In May and June 2016, the Company offered and sold units in a private offering to members of management and employees and to accredited investors, including Merck Global Health Innovation Fund, LLC (“Merck GHI”) and jVen Capital, LLC (“jVen Capital”), each unit consisting of either (i) one share of common stock and a detachable stock purchase warrant to purchase an additional 0.75 shares of common stock, or (ii) one share of non-voting convertible preferred stock and a detachable stock purchase warrant to purchase an additional 0.75 shares of common stock, at a price of $1.14 per unit.  The total net proceeds to the Company, after deducting offering commissions and expenses were $9.5 million.  The Company used the proceeds for working capital and general corporate purposes.  Pursuant to the private placement, the Company issued 6,744,127 shares of common stock, 2,309,428 shares of non-voting convertible preferred stock and stock purchase warrants to acquire an additional 6,790,169 shares of common stock.

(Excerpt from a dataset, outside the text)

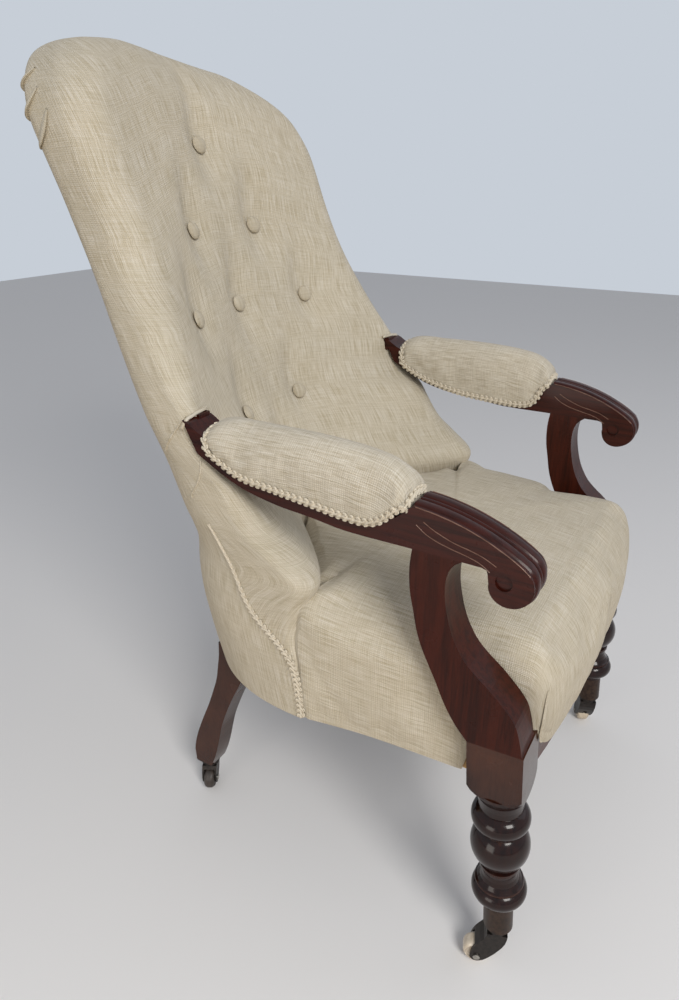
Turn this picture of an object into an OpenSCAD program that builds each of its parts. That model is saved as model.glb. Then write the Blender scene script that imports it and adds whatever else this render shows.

To meet its capital needs, the Company is considering multiple alternatives, including, but not limited to, additional equity financings, debt financings and other funding transactions, licensing and/or partnering arrangements and business combination transactions. There can be no assurance that the Company will be able to complete any such transaction on acceptable terms or otherwise. The Company believes that current cash on hand will be sufficient to fund operations through a portion of the second quarter of 2017. This has led management to conclude that substantial doubt about the Company’s ability to continue as a going concern exists.  In the event the Company is unable to successfully raise additional capital during the second quarter of 2017, the Company will not have sufficient cash flows and liquidity to finance its business operations as currently contemplated. Accordingly, in such circumstances the Company would be compelled to immediately reduce general and administrative expenses and delay research and development projects, including the purchase of scientific equipment and supplies, until it is able to obtain sufficient financing. If such sufficient financing is not received timely, the Company would then need to pursue a plan to license or sell its assets, seek to be acquired by another entity, cease operations and/or seek bankruptcy protection. Furthermore, the $1.0 million Merck Note (see Note 4) matures in July 2017.  If the Company is unable to repay the note, negotiate its conversion or extend its term, the assets of the Company may be seized, as the note is secured by a lien on all the Company’s assets.